◆ DATA SECTION

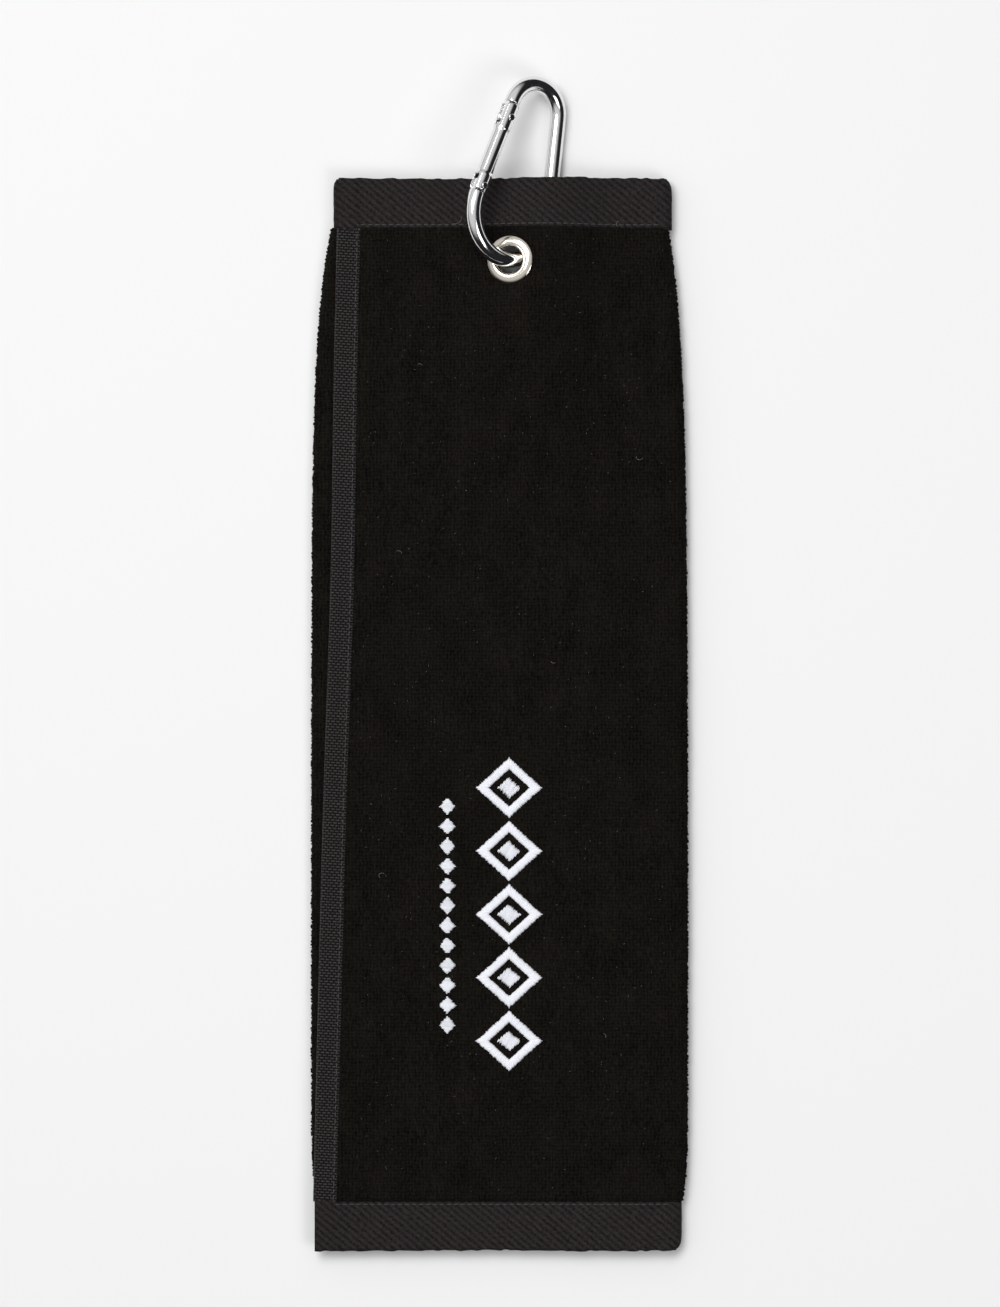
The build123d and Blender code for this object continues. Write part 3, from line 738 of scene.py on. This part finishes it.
# ---- floor, light and camera ----
floor_mesh = bpy.data.meshes.new("floor")
reach = 3.0
floor_mesh.from_pydata(
    [(-reach, -reach, 0), (reach, -reach, 0), (reach, reach, 0), (-reach, reach, 0)], [], [(0, 1, 2, 3)]
)
floor_material = new_material("floor_white", (0.86, 0.86, 0.86), 0.9)[0]
floor_mesh.materials.append(floor_material)
floor = bpy.data.objects.new("floor", floor_mesh)
bpy.context.scene.collection.objects.link(floor)

world = bpy.data.worlds.new("studio")
bpy.context.scene.world = world
world.use_nodes = True
sky = world.node_tree
direction = node(sky, "ShaderNodeTexCoord")
toward_window = node(sky, "ShaderNodeVectorMath", operation="DOT_PRODUCT")
toward_window.inputs[1].default_value = (-0.42, 0.3, 0.86)
sky.links.new(direction.outputs["Generated"], toward_window.inputs[0])
room = mix_color(sky, toward_window.outputs["Value"], (0.025, 0.025, 0.028), (1.0, 1.0, 1.0))
room.color_ramp.elements[0].position = 0.38
room.color_ramp.elements[1].position = 0.72
sky.links.new(room.outputs["Color"], sky.nodes["Background"].inputs["Color"])
sky.nodes["Background"].inputs["Strength"].default_value = 0.7
bpy.context.scene.view_settings.view_transform = "Standard"


def soft_light(name, place, size, power):
    data = bpy.data.lights.new(name, "AREA")
    data.shape = "RECTANGLE"
    data.size, data.size_y = size
    data.energy = power
    lamp = bpy.data.objects.new(name, data)
    lamp.location = place
    lamp.rotation_euler = (Vector((0, 0, 0)) - Vector(place)).to_track_quat("-Z", "Y").to_euler()
    bpy.context.scene.collection.objects.link(lamp)


soft_light("key_upper_left", (-0.62, 0.7, 1.9), (1.2, 1.0), 26)
soft_light("fill_right", (1.1, -0.9, 1.8), (1.0, 1.0), 11.2)

camera_data = bpy.data.cameras.new("camera")
camera = bpy.data.objects.new("camera", camera_data)
bpy.context.scene.collection.objects.link(camera)
bpy.context.scene.camera = camera
distance = 2.0
frame_height = 0.4875
camera_data.sensor_fit = "VERTICAL"
camera_data.sensor_height = 24.0
camera_data.lens = camera_data.sensor_height * distance / frame_height
camera.location = (0.0, 0.0228, distance + STACK * MM)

◆ PROMPT
Identify and copy the lines holding the word "scene".

◆ RESPONSE BELOW
The build123d and Blender code for this object continues. Write part 3, from line 738 of scene.py on. This part finishes it.
bpy.context.scene.collection.objects.link(floor)
bpy.context.scene.world = world
bpy.context.scene.view_settings.view_transform = "Standard"
    bpy.context.scene.collection.objects.link(lamp)
bpy.context.scene.collection.objects.link(camera)
bpy.context.scene.camera = camera